Les maîtres du thé ont depuis les premiers temps accordé une grande importance à l'environnement esthétique de la consommation du thé en poudre, et c'est son intégration dans un ensemble plus vaste qui a donné une grande partie de son attrait à la cérémonie du thé. Cela concerne en premier lieu les objets, choisis avec soin, qu'il s'agisse de céramiques importées de Chine, ou bien fabriquées au Japon par des artisans choisis expressément par les maîtres du thé qui collaborent régulièrement avec des ateliers afin d'obtenir les produits qu'ils désirent. C'est en second lieu les salles où se déroulent les cérémonies du thé, d'abord des pièces dans le style shoin d'une dimension modeste (4,5 tatamis en général), puis des pavillons de thé (chashitsu) qui doivent, suivant les principes promus par Sen no Rikyū, avoir un aspect rustique, les faisant ressembler à des sortes de chaumières. Leur développement s'accompagne de celui des jardins de thé (roji) où l'on déambule avant la cérémonie, rituel préliminaire avant l'entrée dans le pavillon[105]. Le décor du lieu où se déroule la cérémonie est également censé être choisi avec soin et modestie, exprimant le bon goût du maître des lieux : étagères et autre meubles issus du répertoire du style shoin, rouleaux verticaux (kakemono) ornés de peintures et/ou calligraphies, compositions florales (chabana).

 
Plateau avec deux coupes de matcha accompagnées de desserts sucrés pendant une cérémonie du thé au jardin Hama-Rikyū à Tokyo.

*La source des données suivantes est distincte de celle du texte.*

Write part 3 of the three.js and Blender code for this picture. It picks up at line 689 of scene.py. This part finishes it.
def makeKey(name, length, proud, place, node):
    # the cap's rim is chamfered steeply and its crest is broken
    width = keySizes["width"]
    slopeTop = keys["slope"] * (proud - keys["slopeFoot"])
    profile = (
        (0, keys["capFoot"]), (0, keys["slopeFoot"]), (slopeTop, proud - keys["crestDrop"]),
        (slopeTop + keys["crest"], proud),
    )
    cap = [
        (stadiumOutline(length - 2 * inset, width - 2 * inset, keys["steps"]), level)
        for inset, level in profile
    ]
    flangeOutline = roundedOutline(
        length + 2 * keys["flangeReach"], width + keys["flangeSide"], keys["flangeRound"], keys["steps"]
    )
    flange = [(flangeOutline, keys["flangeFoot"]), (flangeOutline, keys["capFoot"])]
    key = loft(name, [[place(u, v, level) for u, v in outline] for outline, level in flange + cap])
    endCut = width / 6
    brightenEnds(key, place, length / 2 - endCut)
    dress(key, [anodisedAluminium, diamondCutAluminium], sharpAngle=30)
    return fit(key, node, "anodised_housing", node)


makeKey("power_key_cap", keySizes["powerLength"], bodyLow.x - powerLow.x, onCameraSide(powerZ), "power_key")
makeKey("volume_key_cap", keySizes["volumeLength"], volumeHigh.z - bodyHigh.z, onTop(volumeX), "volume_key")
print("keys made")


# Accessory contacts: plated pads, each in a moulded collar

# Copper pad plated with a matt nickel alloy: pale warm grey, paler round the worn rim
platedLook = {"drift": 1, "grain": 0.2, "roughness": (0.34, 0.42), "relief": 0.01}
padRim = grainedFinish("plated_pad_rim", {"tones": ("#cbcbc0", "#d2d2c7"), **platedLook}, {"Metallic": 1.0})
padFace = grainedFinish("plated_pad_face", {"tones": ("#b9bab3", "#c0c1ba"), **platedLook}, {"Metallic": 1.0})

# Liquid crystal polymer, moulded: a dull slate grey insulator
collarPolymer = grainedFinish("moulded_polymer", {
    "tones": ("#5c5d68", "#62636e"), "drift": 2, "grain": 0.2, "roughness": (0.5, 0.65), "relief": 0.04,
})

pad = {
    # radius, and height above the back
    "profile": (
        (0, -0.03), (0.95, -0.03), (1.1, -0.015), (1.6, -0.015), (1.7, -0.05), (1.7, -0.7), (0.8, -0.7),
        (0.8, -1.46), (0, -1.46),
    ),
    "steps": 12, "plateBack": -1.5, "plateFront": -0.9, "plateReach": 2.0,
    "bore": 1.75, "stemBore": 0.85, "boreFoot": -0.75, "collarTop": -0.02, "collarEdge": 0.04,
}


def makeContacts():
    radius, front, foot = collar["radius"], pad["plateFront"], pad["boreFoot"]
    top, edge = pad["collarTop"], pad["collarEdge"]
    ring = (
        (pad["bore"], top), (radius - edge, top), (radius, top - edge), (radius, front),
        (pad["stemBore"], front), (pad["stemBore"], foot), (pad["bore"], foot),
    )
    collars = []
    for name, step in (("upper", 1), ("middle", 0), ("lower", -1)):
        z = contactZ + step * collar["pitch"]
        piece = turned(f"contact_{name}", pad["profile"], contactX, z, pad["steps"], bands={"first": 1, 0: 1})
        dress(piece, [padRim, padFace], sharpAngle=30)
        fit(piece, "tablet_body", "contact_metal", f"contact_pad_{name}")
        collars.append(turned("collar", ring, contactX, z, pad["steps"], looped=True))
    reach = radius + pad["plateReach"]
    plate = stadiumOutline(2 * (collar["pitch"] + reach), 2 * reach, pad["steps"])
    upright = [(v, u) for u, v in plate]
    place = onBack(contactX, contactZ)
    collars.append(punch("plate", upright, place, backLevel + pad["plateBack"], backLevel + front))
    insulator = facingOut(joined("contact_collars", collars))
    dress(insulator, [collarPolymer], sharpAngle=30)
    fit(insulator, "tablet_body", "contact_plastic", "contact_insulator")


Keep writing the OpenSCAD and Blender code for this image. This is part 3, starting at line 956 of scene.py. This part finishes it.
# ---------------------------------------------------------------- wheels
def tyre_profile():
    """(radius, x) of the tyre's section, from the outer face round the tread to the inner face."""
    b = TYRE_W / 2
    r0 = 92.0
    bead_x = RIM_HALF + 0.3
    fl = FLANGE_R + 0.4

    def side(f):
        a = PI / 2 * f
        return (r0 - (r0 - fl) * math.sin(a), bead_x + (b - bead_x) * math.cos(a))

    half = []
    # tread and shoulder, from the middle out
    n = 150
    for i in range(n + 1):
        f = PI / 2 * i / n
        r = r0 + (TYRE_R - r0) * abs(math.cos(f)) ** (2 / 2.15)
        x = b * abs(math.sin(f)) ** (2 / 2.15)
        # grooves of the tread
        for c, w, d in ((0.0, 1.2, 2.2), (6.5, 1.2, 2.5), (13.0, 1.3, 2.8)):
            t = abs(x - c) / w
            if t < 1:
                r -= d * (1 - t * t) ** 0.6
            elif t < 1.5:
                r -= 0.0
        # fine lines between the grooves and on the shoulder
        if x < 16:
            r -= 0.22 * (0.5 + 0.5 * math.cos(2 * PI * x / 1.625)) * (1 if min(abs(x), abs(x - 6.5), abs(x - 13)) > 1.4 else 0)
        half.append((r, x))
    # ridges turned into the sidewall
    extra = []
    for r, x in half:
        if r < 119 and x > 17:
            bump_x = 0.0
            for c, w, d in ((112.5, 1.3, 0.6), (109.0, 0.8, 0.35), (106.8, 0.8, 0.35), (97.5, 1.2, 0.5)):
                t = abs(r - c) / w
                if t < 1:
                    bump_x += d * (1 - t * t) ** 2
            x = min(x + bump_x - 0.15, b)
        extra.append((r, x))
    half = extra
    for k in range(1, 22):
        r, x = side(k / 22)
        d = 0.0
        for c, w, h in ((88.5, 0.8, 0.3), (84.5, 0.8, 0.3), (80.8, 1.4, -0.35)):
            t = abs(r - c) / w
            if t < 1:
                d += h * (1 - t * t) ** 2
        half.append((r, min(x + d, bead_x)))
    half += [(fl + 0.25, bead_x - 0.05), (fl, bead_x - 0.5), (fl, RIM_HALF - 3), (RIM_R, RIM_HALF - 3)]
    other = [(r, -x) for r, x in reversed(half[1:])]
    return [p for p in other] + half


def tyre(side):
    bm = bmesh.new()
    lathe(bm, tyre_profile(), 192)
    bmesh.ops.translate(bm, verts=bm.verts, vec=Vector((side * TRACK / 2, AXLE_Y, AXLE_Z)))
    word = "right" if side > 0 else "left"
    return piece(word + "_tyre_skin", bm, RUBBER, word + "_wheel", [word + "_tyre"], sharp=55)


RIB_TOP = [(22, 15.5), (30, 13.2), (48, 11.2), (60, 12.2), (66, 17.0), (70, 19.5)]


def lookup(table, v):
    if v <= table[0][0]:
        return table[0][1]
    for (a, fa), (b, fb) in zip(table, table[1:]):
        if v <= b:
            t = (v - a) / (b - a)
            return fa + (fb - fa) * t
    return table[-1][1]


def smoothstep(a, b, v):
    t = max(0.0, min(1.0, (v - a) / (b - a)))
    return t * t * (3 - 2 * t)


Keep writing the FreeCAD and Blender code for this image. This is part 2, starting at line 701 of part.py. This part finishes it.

Bien que la consommation de thé en poudre (matcha) ait depuis longtemps laissé la place à celle du thé en feuilles (sencha et dérivés) et qu'elle ait peu de pratiquants relativement à la population japonaise, la cérémonie du thé conserve une importance historique et culturelle de premier plan car c'est par elle que le thé a conquis l'archipel. À l'époque moderne, elle a été érigée en élément marqueur de la culture et de l'identité japonaises, et est souvent représentée comme telle auprès des étrangers, et également des Japonais qui la connaissent souvent peu, notamment dans un contexte touristique. La pratique de la cérémonie du thé s'est considérablement ouverte depuis l'époque d'Edo durant laquelle elle était essentiellement destinée à un public aisé et masculin. Sa maîtrise devient à l'ère Meiji une des qualités dont doivent faire preuve celles qui souhaitent se conformer à l'idéal d'une bonne maîtresse de maison. Une abondante littérature produite par les différentes écoles depuis l'époque d'Edo favorise la diffusion de cette pratique, et de nos jours les cours de cérémonie du thé destinés à tous sont courants, y compris dans le cursus para-scolaire, et les objets permettant de pratiquer la cérémonie du thé (certes de qualité basique) aisément accessibles[106].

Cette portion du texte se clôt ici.